» YOUR INSTRUCTIONS
Compile every line that includes the word "bodies".

» SUPPLIED MATERIAL
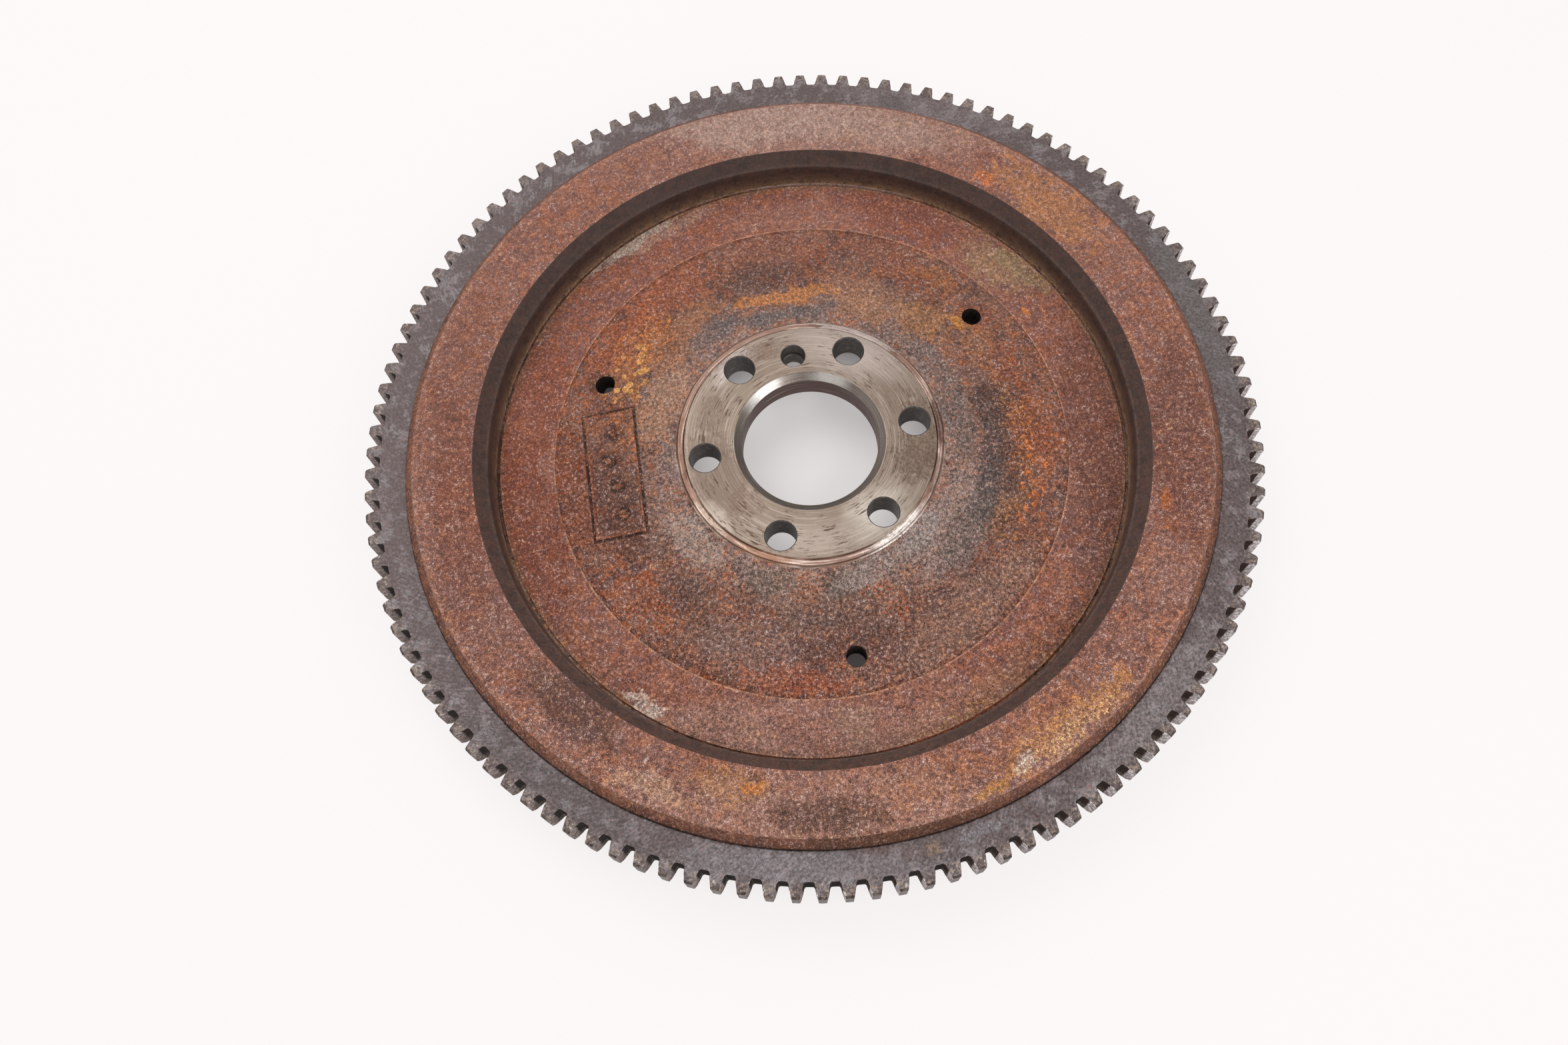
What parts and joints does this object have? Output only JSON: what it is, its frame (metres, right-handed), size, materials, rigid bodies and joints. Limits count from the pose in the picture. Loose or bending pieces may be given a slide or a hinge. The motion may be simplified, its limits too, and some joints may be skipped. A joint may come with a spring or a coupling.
{
  "type": "engine flywheel with starter ring gear",
  "caption": "Cast iron engine flywheel with a toothed starter ring, a bolted hub, a dished web and a clutch friction face.",
  "frame": {"origin": "on the axis, at the turned face that bolts to the crankshaft", "axes": "+Z along the axis towards the engine, +Y through the crankshaft dowel hole"},
  "size_m": [0.2998, 0.2998, 0.0344],
  "materials": {
    "rusted_iron": "rusted cast surface, with bare turned faces at the hub",
    "gear_steel": "dark heat scale with worn bright tooth tips",
    "dowel_steel": "ground steel"
  },
  "bodies": {
    "root": {"flywheel_disc": "rusted_iron", "starter_ring_gear": "gear_steel", "clutch_dowel_1": "dowel_steel", "clutch_dowel_2": "dowel_steel", "clutch_dowel_3": "dowel_steel"}
  },
  "joints": []
}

» TASK RESULT
What parts and joints does this object have? Output only JSON: what it is, its frame (metres, right-handed), size, materials, rigid bodies and joints. Limits count from the pose in the picture. Loose or bending pieces may be given a slide or a hinge. The motion may be simplified, its limits too, and some joints may be skipped. A joint may come with a spring or a coupling.
  "bodies": {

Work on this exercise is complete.